C’est une décision de justice qui n’est pas passée inaperçue. Le lundi 4 juillet 2022, les juges du tribunal de première instance de Monaco ont fait sensation en reconnaissant le changement de sexe d’une personne franco-monégasque. L’affaire concernait une jeune femme de 22 ans ayant entrepris des démarches pour devenir un homme, et être reconnue comme tel sur son état civil monégasque. Le tribunal lui a accordé ce droit, de manière à ce que la mention « sexe féminin » soit remplacée par la mention « sexe masculin ». Peut-on pour autant affirmer, suite à cette décision de justice, que la principauté reconnaît désormais le changement de sexe des Monégasques ? Pas du tout.

Pas une loi

Il s’agit en l’espèce d’une décision de justice, et pas d’un texte de loi. À Monaco, aucun texte de loi n’est consacré aux questions de genre et de changement de sexe, et cette décision n’y change rien. Les avocats du requérant ont donc dû convaincre les juges qu’il était tout de même possible d’agir sur ces questions, en se basant sur des motifs « justes » et « avérés ». Deux éléments qui ont été retenus par le tribunal. La justice s’est en effet basée sur l’article 77-11 du code civil monégasque relatif à « l’immutabilité du prénom, qui ne peut être modifié que pour de justes motifs ». La question était de savoir si une demande de changement d’état civil au motif de transsexualisme était considérée comme un motif dit « juste ». Pour le caractère « avéré » de la démarche, le tribunal a été convaincu par le fait que le requérant avait démontré par lui-même sa conviction d’appartenir, dès son plus jeune âge, au sexe opposé. Et qu’il avait bénéficié d’un accompagnement thérapeutique « de manière libre et éclairée », pour se transformer physiquement, et de façon irréversible. Ensuite, le requérant — qui a la double nationalité franco-monégasque — avait déjà fait rectifier son prénom en France, et l’avait fait retranscrire sur son acte de naissance monégasque, la justice se retrouvait donc face au fait accompli. Mais ce n’est pas tout.

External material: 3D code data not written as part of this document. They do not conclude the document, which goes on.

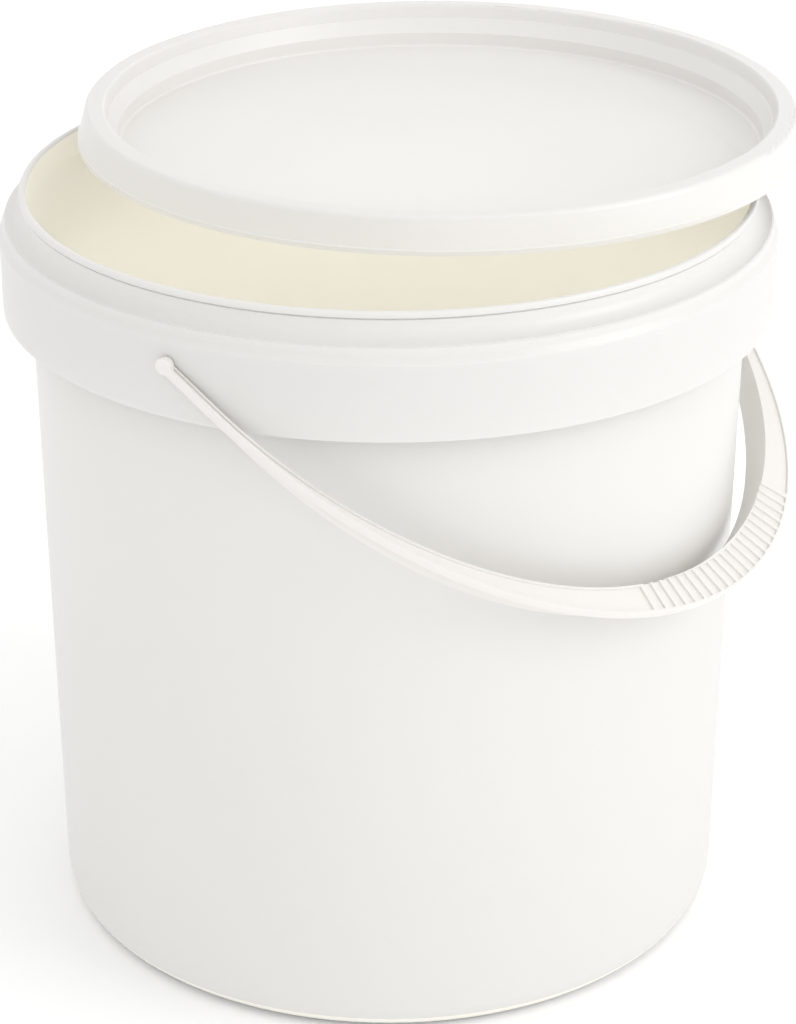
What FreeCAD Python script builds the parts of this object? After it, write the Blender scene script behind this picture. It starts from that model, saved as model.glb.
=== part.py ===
"""A ten-litre plastic pail with a lid that lies on its rim and a swinging bail handle.

Frame: millimetres, +Z up, the origin on the pail's axis at the plane it stands on.  The bail
turns about an axis parallel to X and hangs towards -Y.  The lid is set down off centre.
"""
import FreeCAD, Part
import math
import os
import Sketcher

# alias, value in millimetres or degrees, what it is
DIMENSIONS = [
    ("pail_height", 259.5, "standing plane to the top of the lip"),
    ("base_radius", 116.6, "outside of the wall where it meets the base"),
    ("wall_top_radius", 119.9, "outside of the wall under the collar"),
    ("wall", 1.6, "thickness of the pail's wall"),
    ("floor_rise", 1.6, "recess of the base inside the foot ring"),
    ("floor_top", 3.6, "height of the inside floor"),
    ("foot_inner", 103.0, "inner radius of the foot ring"),
    ("base_round", 9.0, "rounding between the base and the wall"),
    ("inside_round", 7.0, "rounding between the inside floor and the wall"),
    ("gate_radius", 6.0, "radius of the dimple round the moulding gate"),
    ("gate_depth", 0.5, "depth of the dimple round the moulding gate"),
    ("collar_radius", 129.0, "outside of the collar"),
    ("collar_bottom", 220.7, "height of the collar's lower edge"),
    ("collar_wall", 1.6, "thickness of the collar"),
    ("collar_top", 245.4, "height where the collar's face ends"),
    ("shoulder_radius", 127.7, "radius at the top of the rounded shoulder"),
    ("shoulder_top", 247.8, "height of the top of the rounded shoulder"),
    ("shoulder_round", 1.2, "rounding of the shoulder's edges"),
    ("crease_radius", 127.3, "outside radius just under the crease"),
    ("crease_height", 250.0, "height of the crease"),
    ("crease_depth", 0.5, "depth and height of the crease"),
    ("web_bottom", 244.2, "underside of the web that joins collar and wall"),
    ("neck_radius", 121.6, "outside of the neck above the collar"),
    ("neck_round", 5.0, "hollow rounding from the ledge into the neck"),
    ("lip_radius", 122.0, "outside of the lip"),
    ("lip_depth", 1.9, "height of the lip"),
    ("lip_groove", 0.7, "depth and height of the groove under the lip"),
    ("lip_inner", 119.7, "inside radius of the lip"),
    ("lip_round", 0.8, "rounding of the lip's edges"),
    ("gusset_width", 1.6, "thickness of a gusset under the collar"),
    ("gusset_bottom", 228.0, "height of a gusset's lower edge"),
    ("gusset_count", 24, "gussets round the collar"),
    ("pivot_height", 238.5, "height of the bail's axis"),
    ("pivot_hole", 1.87, "radius of the hole in the collar"),
    ("pivot_pin", 1.8, "radius of the bail's pin"),
    ("lid_wall", 1.0, "thickness of the lid"),
    ("skirt_radius", 123.2, "outside of the skirt's lower edge"),
    ("skirt_band", 1.5, "height of the band along the skirt's edge"),
    ("skirt_step", 0.4, "step from that band in to the skirt"),
    ("skirt_top_radius", 120.2, "outside of the skirt where it meets the crest"),
    ("lid_height", 11.8, "skirt's lower edge to the crest"),
    ("crest_inner", 113.8, "inner radius of the crest"),
    ("crest_round", 1.8, "rounding of the crest's outer edge"),
    ("step_radius", 112.3, "radius of the step inside the crest"),
    ("step_height", 7.3, "height of the step inside the crest"),
    ("step_width", 0.4, "width of the step inside the crest"),
    ("cone_radius", 109.7, "radius at the foot of the cone inside the crest"),
    ("cone_height", 2.1, "height of the foot of that cone"),
    ("panel_round", 1.5, "rounding under the corner of the panel"),
    ("panel_drop", 3.0, "top of the panel below the skirt's lower edge"),
    ("seal_radius", 117.6, "outside radius of the sealing fin"),
    ("seal_wall", 0.8, "thickness of the sealing fin"),
    ("seal_height", 7.0, "height of the sealing fin's lower edge"),
    ("lid_offset_x", 40.7, "lid's centre from the pail's axis along X"),
    ("lid_offset_y", 4.1, "lid's centre from the pail's axis along Y"),
    ("rest_gap", 0.3, "gap between the lip and the lid's underside"),
    ("bail_half", 132.1, "pail's axis to the outside of the bail's arm"),
    ("bail_arm", 2.6, "width of the arm at the pivot"),
    ("bail_straight", 20.0, "length of the straight stretch from the pivot"),
    ("bail_reach", 164.3, "pivot axis to the outside of the grip"),
    ("grip_width", 12.2, "width of the grip"),
    ("bail_thick", 3.0, "thickness of the bail's flat plate"),
    ("bail_web", 1.6, "thickness of that plate where both faces are hollowed"),
    ("rail_wall", 1.6, "thickness of the rail under the bail's inner edge"),
    ("rail_depth", 11.0, "middle of the plate to the foot of that rail at the grip"),
    ("rail_full", 137.0, "distance from the pivot axis where the rail has its full depth"),
    ("flange", 0.8, "width of the rims beside the bail's hollows"),
    ("hollow_start", 3.0, "distance from the pivot axis where the hollows start"),
    ("slot_width", 3.2, "width of a slot in the grip"),
    ("slot_pitch", 2.29, "angle between two slots in the grip"),
    ("boss_radius", 2.6, "radius of the round end of the arm"),
    ("head_radius", 2.8, "radius of the retaining head"),
    ("head_thick", 2.0, "thickness of the retaining head"),
    ("head_slit", 0.8, "width of the slit across the retaining head"),
    ("head_gap", 0.4, "end play between the collar and the retaining head"),
    ("overshoot", 1.0, "how far a cutting shape stands past what it cuts"),
    ("bail_angle", 34.0, "slope of the hanging bail below the level"),
]
SLOTS = 21          # slots in the grip
REACH = 400.0       # longer than any piece, for cutting right through
SAME_PLACE = 0.01   # how far an edge may lie from the corner that names it
VOLUME_SHARE = 0.25  # part of one hole that the volume of the whole pail may be uncertain by

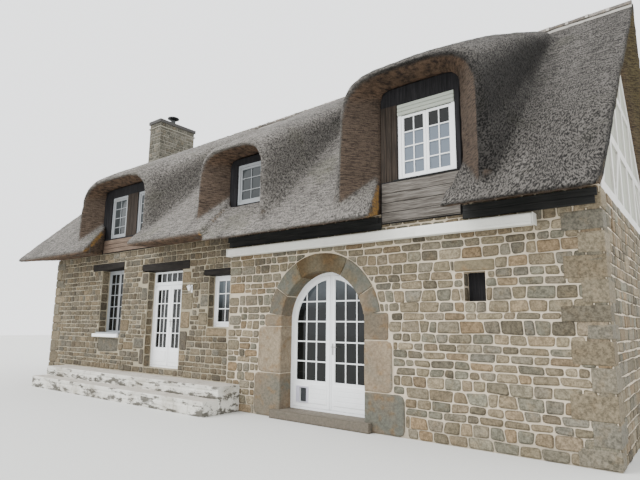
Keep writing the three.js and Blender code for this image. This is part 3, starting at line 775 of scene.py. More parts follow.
@dataclass(frozen=True)
class RoundGap:
    """A disc that stays clear of stones, in the wall's own plan."""
    across: float
    up: float
    radius: float

    def cut(self, bm: Mesh) -> None:
        """Trims each stone that reaches into the disc.

        Args:
            bm: The stones, still flat.
        """
        middle = Vector((self.across, self.up, 0))
        for face in list(bm.faces):
            away = face.calc_center_median() - middle
            reach = [(v.co - middle).length for v in face.verts]
            if min(reach) >= self.radius and away.length > self.radius:
                continue
            if max(reach) <= self.radius:
                bmesh.ops.delete(bm, geom=[face], context="FACES")
                continue
            out = away.normalized()
            bmesh.ops.bisect_plane(bm, geom=[face, *face.edges, *face.verts], clear_inner=True,
                                   plane_co=middle + out * self.radius, plane_no=out)


@dataclass
class Stonework:
    """Coursed rubble laid over one flat face of a wall."""
    name: str
    place: Matrix                      # from across, up and out to the house
    size: Span
    seed: int
    courses: Span = (0.115, 0.2)
    lengths: Span = (0.14, 0.38)
    joint: float = 0.018
    proud: Span = (0.003, 0.013)
    corner: float = 0.03
    jitter: float = 0.012
    tall: float = 0.1                  # share of stones that reach over two courses
    gaps: list = field(default_factory=list)
    large: list = field(default_factory=list)  # left, right, low, high and kind of its big stones
    roof: list = field(default_factory=list)   # pairs of a point and a normal: cut off above
    unlevel: float = 0.003             # how far a course's upper line may tilt
    lean: float = 0.16                 # how far an upright joint may lean
    straight: float = -0.9995          # cosine at a corner that lies in a straight side
    smallest: float = 0.024            # the least width of a stone inside its joints
    shortest: float = 0.03             # the least side of an outline
    narrow: float = 0.055              # width below which a stone's edge is rounded less
    rounds: tuple = ((0.009, 0.005), (0.013, 0.004))  # how far its edge comes in and rises

    def __post_init__(self) -> None:
        """Starts its mesh and its source of chance."""
        self.bm, self.rng = blank(), random.Random(self.seed)

    def lay(self, material: Material, slot: str = "rubble") -> None:
        """Lays the stones and turns them into a piece.

        Args:
            material: The stones' material.
            slot: The record's slot, handed on to to_piece.
        """
        self._courses()
        self._merge_some()
        self._part()
        for gap in self.gaps + [Gap(*reach) for *reach, _ in self.large]:
            gap.cut(self.bm)
        self._outlines()
        self._raise()
        bmesh.ops.transform(self.bm, matrix=self.place, verts=self.bm.verts)
        to_piece(self.bm, self.name, material, slot)

    def _courses(self) -> None:
        """Cuts the face to courses and the courses to stones."""
        bm, rng = self.bm, self.rng
        width, height = self.size
        made = bmesh.ops.create_grid(bm, x_segments=1, y_segments=1, size=0.5)["verts"]
        bmesh.ops.scale(bm, vec=(width, height, 1), verts=made)
        bmesh.ops.translate(bm, vec=(width / 2, height / 2, 0), verts=made)
        for point, normal in self.roof:
            bmesh.ops.bisect_plane(bm, geom=bm.verts[:] + bm.edges[:] + bm.faces[:],
                                   plane_co=point, plane_no=normal, clear_outer=True)
        up = rng.uniform(*self.courses)
        while up < height - self.courses[0] * 0.7:
            bmesh.ops.bisect_plane(bm, geom=bm.verts[:] + bm.edges[:] + bm.faces[:],
                                   plane_co=(width / 2, up, 0),
                                   plane_no=(rng.uniform(-self.unlevel, self.unlevel), 1, 0))
            up += rng.uniform(*self.courses)
        for course in list(bm.faces):
            self._stones(course)

    def _stones(self, course: Face) -> None:
        """Cuts one course to stones.

        Args:
            course: The course.
        """
        bm, rng = self.bm, self.rng
        xs, ys = [v.co.x for v in course.verts], [v.co.y for v in course.verts]
        least = (max(ys) - min(ys)) * 0.7
        across, high, rest = min(xs), max(xs), course
        while True:
            across += max(rng.uniform(*self.lengths), least)
            if across > high - self.lengths[0] * 0.8:
                return
            cut = bmesh.ops.bisect_plane(bm, geom=[rest, *rest.edges, *rest.verts],
                                         plane_co=(across, rest.calc_center_median().y, 0),
                                         plane_no=(1, rng.uniform(-self.lean, self.lean), 0))
            faces = [g for g in cut["geom"] if isinstance(g, Face)]
            rest = max(faces, key=lambda f: f.calc_center_median().x)

    def _merge_some(self) -> None:
        """Turns some pairs of stones, one over the other, into one tall stone."""
        bm, rng = self.bm, self.rng
        used: set = set()
        chosen = []
        for edge in bm.edges:
            if len(edge.link_faces) != 2 or rng.random() > self.tall:
                continue
            pair = tuple(edge.link_faces)
            if used.intersection(pair) or abs(edge.verts[0].co.y - edge.verts[1].co.y) > 0.02:
                continue
            wide = [max(v.co.x for v in f.verts) - min(v.co.x for v in f.verts) for f in pair]
            if edge.calc_length() > 0.85 * max(wide) and max(wide) < self.lengths[1]:
                chosen.append(edge)
                used.update(pair)
        bmesh.ops.dissolve_edges(bm, edges=chosen, use_verts=False)

    def _part(self) -> None:
        """Parts the stones, keeps only their own corners and puts these a little out of line."""
        bm = self.bm
        bmesh.ops.split_edges(bm, edges=bm.edges[:])
        needless = []
        for vert in bm.verts:
            first, second = (edge.other_vert(vert).co - vert.co for edge in vert.link_edges)
            if first.normalized().dot(second.normalized()) < self.straight:
                needless.append(vert)
        bmesh.ops.dissolve_verts(bm, verts=needless)
        width, height = self.size
        for vert in bm.verts:
            if 1e-4 < vert.co.x < width - 1e-4 and 1e-4 < vert.co.y < height - 1e-4:
                out_of_line = noise.noise_vector(vert.co * 23)
                vert.co.x += out_of_line.x * self.jitter * 2.6
                vert.co.y += out_of_line.y * self.jitter * 2.0

    def _outlines(self) -> None:
        """Draws each stone anew, half a joint inside its place and with rounded corners."""
        bm, rng = self.bm, self.rng
        drawn = []
        for face in bm.faces:
            if 2 * face.calc_area() < face.calc_perimeter() * (self.joint + self.smallest):
                continue
            face.normal_update()
            points = [v.co.copy() for v in face.verts]
            points = [p for i, p in enumerate(points)
                      if (p - points[i - 1]).length > self.shortest]
            if len(points) < 3:
                continue
            if face.normal.z < 0:
                points.reverse()
            drawn.append((rounded(drawn_in(points, self.joint / 2), self.corner, rng), None))
        for left, right, low, high, kind in self.large:
            points = [Vector((x, y, 0)) + Vector((rng.uniform(-0.006, 0.006), 0, 0))
                      for x, y in ((left, low), (right, low), (right, high), (left, high))]
            outline = rounded(drawn_in(points, self.joint / 2), self.corner * 1.5, rng)
            drawn.append((outline, kind))
        bmesh.ops.delete(bm, geom=bm.verts[:], context="VERTS")
        for points, kind in drawn:
            face = bm.faces.new([bm.verts.new(point) for point in points])
            tone_of(bm, face.verts, rng, kind)
        bm.normal_update()

    def _raise(self) -> None:
        """Thickens the outlines to stones with tilted, swelling faces."""
        bm, rng = self.bm, self.rng
        bmesh.ops.translate(bm, vec=(0, 0, -0.003), verts=bm.verts)
        tops = bmesh.ops.extrude_discrete_faces(bm, faces=bm.faces[:])["faces"]
        for face in tops:
            out = rng.uniform(*self.proud)
            lean = Vector((rng.uniform(-0.03, 0.03), rng.uniform(-0.04, 0.04), 0))
            middle = face.calc_center_median()
            for vert in face.verts:
                vert.co.z += out + (vert.co - middle).dot(lean)
        narrow = [f for f in tops if 2 * f.calc_area() < f.calc_perimeter() * self.narrow]
        wide = [f for f in tops if f not in set(narrow)]
        for faces, share in ((wide, 1.0), (narrow, 0.3)):
            for thickness, depth in self.rounds:
                bmesh.ops.inset_individual(bm, faces=faces, thickness=thickness * share,
                                           depth=depth * share)
        # tone.z is 1 on a stone's crown and 0 at its edges, where the finish paints shade
        layer = bm.verts.layers.float_vector["tone"]
        crowns = {vert for face in tops for vert in face.verts}
        for vert in bm.verts:
            vert[layer].z = 1.0 if vert in crowns else 0.0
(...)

Il reste encore la possibilité pour le parquet de revoir cette décision, et d’aller à son encontre. Qu’en sera-t-il ? Contacté par Monaco Hebdo, le parquet mentionne simplement qu’il « étudie cette décision », sans réfuter un éventuel recours

CEDH

Si Monaco est un État souverain, en ce qui concerne le changement de sexe, la jurisprudence de la Cour européenne des droits de l’Homme (CEDH) protège particulièrement la reconnaissance du genre, et le droit d’établir son identité de genre. En l’état, il appartient à la justice monégasque de se « mettre à jour » et d’adapter ses décisions de justice à celles qui ont été rendues à Strasbourg. Cependant, il reste encore la possibilité pour le parquet de revoir cette décision, et d’aller à son encontre. Qu’en sera-t-il ? Contacté par Monaco Hebdo, le parquet mentionne simplement qu’il « étudie cette décision », sans réfuter un éventuel recours.